Scraperwiki: how to save data into one cell in table

204 views Asked by At

Here is my code for the scraper that is extracting the URL and corresponding comments from that particular page:

import scraperwiki
import lxml.html
from BeautifulSoup import BeautifulSoup
import urllib2
import re

for num in range(1,2):
    html_page = urllib2.urlopen("https://success.salesforce.com/ideaSearch?keywords=error&pageNo="+str(num))
    soup = BeautifulSoup(html_page)
    for i in range(0,10):
        for link in soup.findAll('a',{'id':'search:ForumLayout:searchForm:itemObj2:'+str(i)+':idea:recentIdeasComponent:profileIdeaTitle'}):
             pageurl = link.get('href')
             html = scraperwiki.scrape(pageurl)
             root = lxml.html.fromstring(html)

             for j in range(0,300):
                 for table in root.cssselect("span[id='ideaView:ForumLayout:ideaViewForm:cmtComp:ideaComments:cmtLoop:"+str(j)+":commentBodyOutput'] table"):
                     divx = table.cssselect("div[class='htmlDetailElementDiv']")
                     if len(divx)==1:
                         data = {
                             'URL' : pageurl,
                             'Comment' : divx[0].text_content()
                         }
                         print data


         scraperwiki.sqlite.save(unique_keys=['URL'], data=data)
         scraperwiki.sqlite.save(unique_keys=['Comment'], data=data)

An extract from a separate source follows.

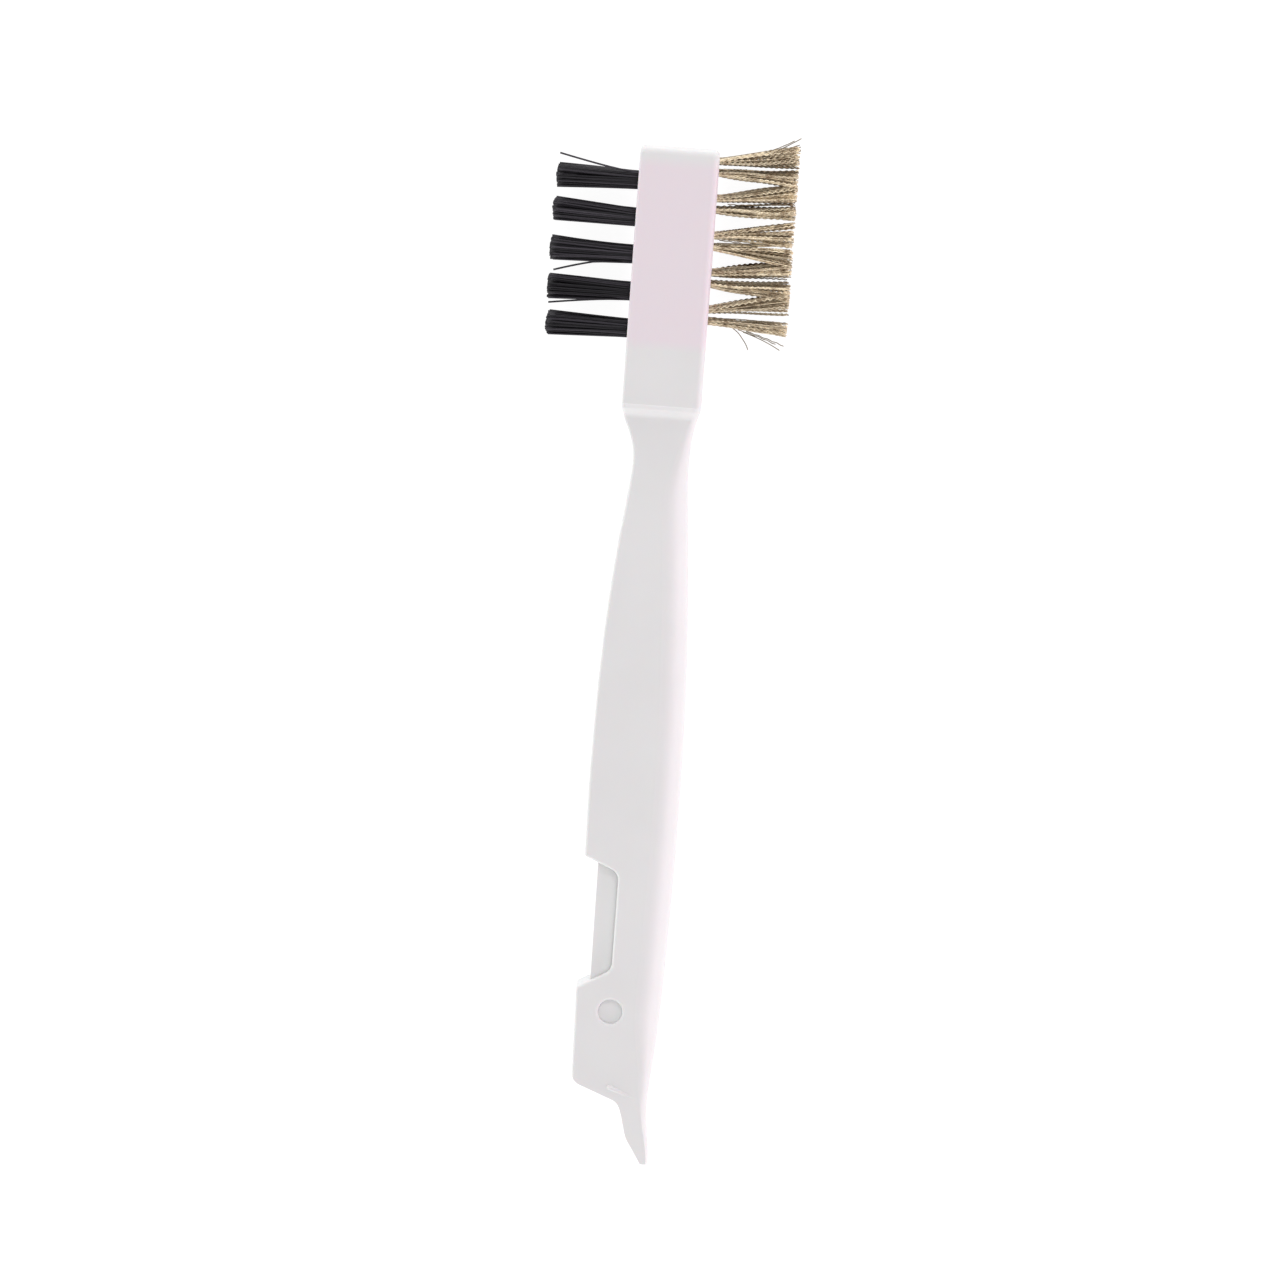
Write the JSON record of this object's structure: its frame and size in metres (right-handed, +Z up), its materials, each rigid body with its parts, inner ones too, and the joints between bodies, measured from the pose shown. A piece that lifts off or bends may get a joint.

When the data is saved to the scraperwiki datastore only the last comment from one URL is put into the table. What I would like is in the table for each URL to have all the comments saved. So, in one column there is the URL and in the second column there are all the comments from that URL, instead of just the last comment, which is what this code ends up with.

1

There are 1 answers

1
zhangyangyu On

As I can see from your code, you put the data in the most inner for loop and assign it a new value every time. So when the for loop ends and goes to the save step, data will contain the last comment. I think you may use:

for i in range(0,10):
        for link in soup.findAll('a',{'id':'search:ForumLayout:searchForm:itemObj2:'+str(i)+':idea:recentIdeasComponent:profileIdeaTitle'}):
             pageurl = link.get('href')
             html = scraperwiki.scrape(pageurl)
             root = lxml.html.fromstring(html)
             data = {'URL': pageurl, 'Comment':[]}

             for j in range(0,300):
                 for table in root.cssselect("span[id='ideaView:ForumLayout:ideaViewForm:cmtComp:ideaComments:cmtLoop:"+str(j)+":commentBodyOutput'] table"):
                     divx = table.cssselect("div[class='htmlDetailElementDiv']")
                     if len(divx)==1:
                         data['Comment'].append(divx[0].text_content)

         scraperwiki.sqlite.save(unique_keys=['URL'], data=data)
         scraperwiki.sqlite.save(unique_keys=['Comment'], data=data)